■ Aim
Report how many lines contain "from", with no other words.

■ Supplied material
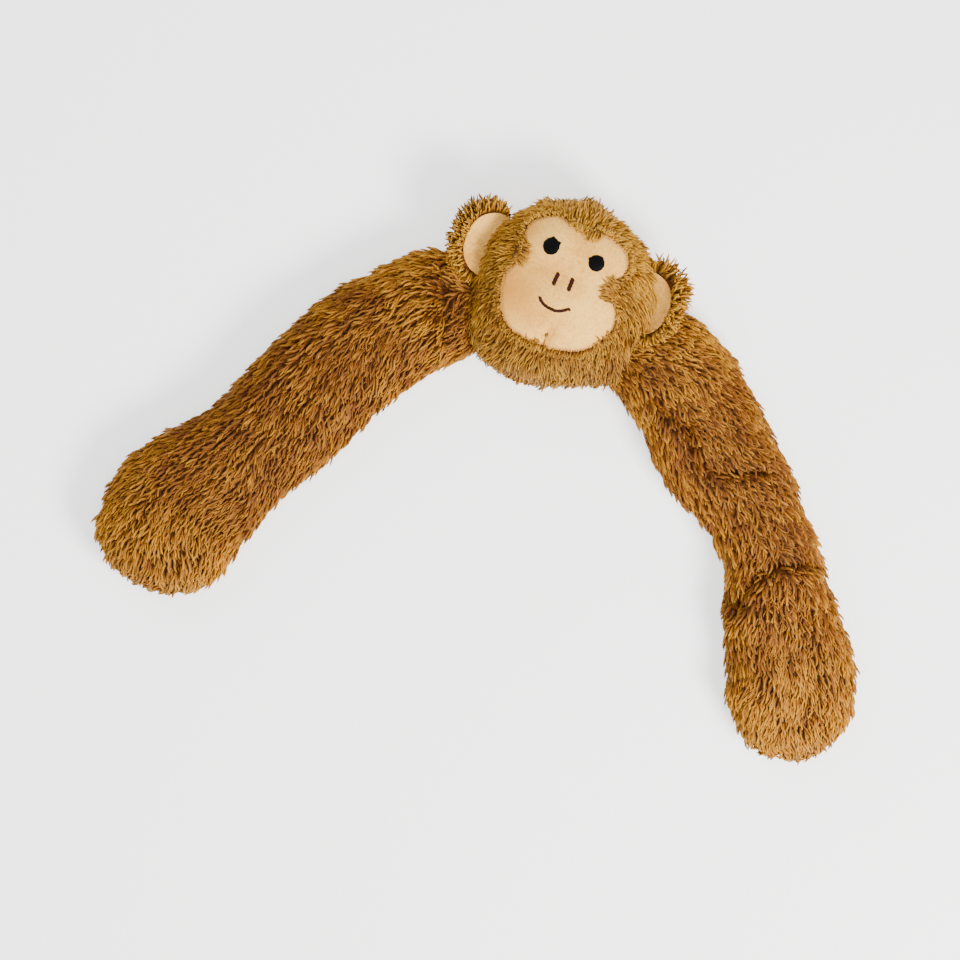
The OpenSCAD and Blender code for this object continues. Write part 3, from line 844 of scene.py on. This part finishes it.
def patch_ring(count, start, depth):
    """Places all round the patch's edge, from start outside it to depth further, and the ways outwards."""
    angle = random.uniform(0, 2 * math.pi, count)
    way = compass(angle)
    outside = start + depth * random.uniform(0, 1, count)
    return HUB + way * (patch_reach(angle) + outside)[:, None], level(way)


def grow_collar(height):
    """Short pile that stands against the patch's edge all round and hides the step under it."""
    count = COLLAR_LOCKS
    xy, way = patch_ring(count, 0.3, 1.9)
    root = level(xy, height(xy) + random.uniform(-0.3, 1.0, count))
    flow = way + np.array([0.0, -0.5, 0.0]) + random.normal(0, 0.3, (count, 3))
    return grow("collar_fur", root, UP, unit(flow), random.uniform(3.5, 5.5, count),
                random.uniform(0.5, 0.8, count), tone_of(root, head_tone(xy[:, 1])),
                random.uniform(0.35, 0.7, count), 0.35, 0.3)


def grow_velour_rim(height):
    """The patch's own short nap, standing out all round its cut edge."""
    count = NAP_LOCKS
    xy, way = patch_ring(count, 0.1, -1.3)
    flow = way + random.normal(0, 0.35, (count, 3))
    return grow("face_nap", level(xy, height(xy) + 0.5), UP, unit(flow),
                random.uniform(0.9, 1.7, count), random.uniform(0.16, 0.28, count),
                random.uniform(0.2, 0.9, count), np.full(count, 0.25), 0.1, 0.2)


# ---------------- ears

EAR_ROWS, EAR_COLUMNS = 20, 30
EAR_ROOT = -9.0  # where an ear starts, inside the head's pile
EAR_HALF_H = 21.0
EAR_REACH = {"left": 16.0, "right": 17.0}
LINING_HALF_H = 19.5
LINING_REACH = {"left": 12.3, "right": 14.2}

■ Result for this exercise
2